The California Fair Political Practices Commission issued a warning to Newport Beach City Councilman Jeff Herdman this week for omitting required identifying language in his email newsletters.
A complaint filed in March by local activist Bob Rush alleged 32 instances in which Herdman failed to include “Paid for by” disclosures and an individual mailing address on mass emails from 2018 and early 2019.
In a letter to Herdman dated Tuesday, FPPC enforcement chief Galena West confirmed that Herdman had sent email blasts lacking the “Paid for by” language.

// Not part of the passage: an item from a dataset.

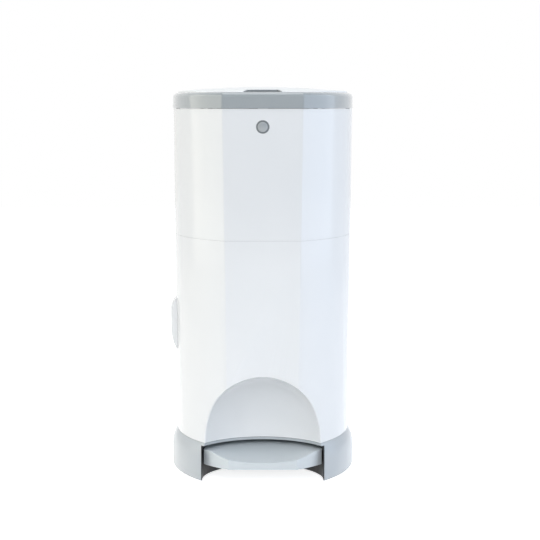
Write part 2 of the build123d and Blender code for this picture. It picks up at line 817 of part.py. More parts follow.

“However, the number of emails sent was small, it was clear that [Herdman’s campaign] committee sent the subject mass emails, and the emails sent did not pertain to an election in which you were a candidate, so the violation resulted in minimal public harm,” West wrote. “Additionally, the committee raised and spent a low amount of money and does not have a prior history of violating this section of the [Political Reform] Act, so the enforcement division is closing this matter with a warning letter instead of a fine.”
Herdman said Wednesday that he was “pleased that the matter is resolved and that I don’t have this complaint hanging over my head.”
Rush revealed his complaint to Herdman at a City Council meeting, calling it “down payment on payback” for Herdman’s involvement in a lawsuit that residents supported by Herdman filed against Rush in 2018.
On Wednesday, Rush said he still plans to target Herdman with allegations of ethical violations, which he did not detail.
“I wasn’t sure what the FPPC reaction would be, but I wanted to get a base point from which to begin filing my series of ethical complaints,” Rush said.
The lawsuit against Rush was an unsuccessful attempt by a group of former Newport Beach council members to get their argument opposing a local ballot proposition into informational pamphlets for November’s election in place of an argument written by Rush. Herdman submitted a declaration supporting the plaintiffs — former mayors Keith Curry, Rush Hill and Mike Henn and former mayor pro tem Jean Watt.
Among the arguments in the lawsuit and Herdman’s declaration was that Rush didn’t actually oppose Measure T, which asked voters to approve an amendment to Newport’s city charter to require 55% voter approval whenever the council wants to spend at least $50 million on capital projects using a financing method known as certificates of participation.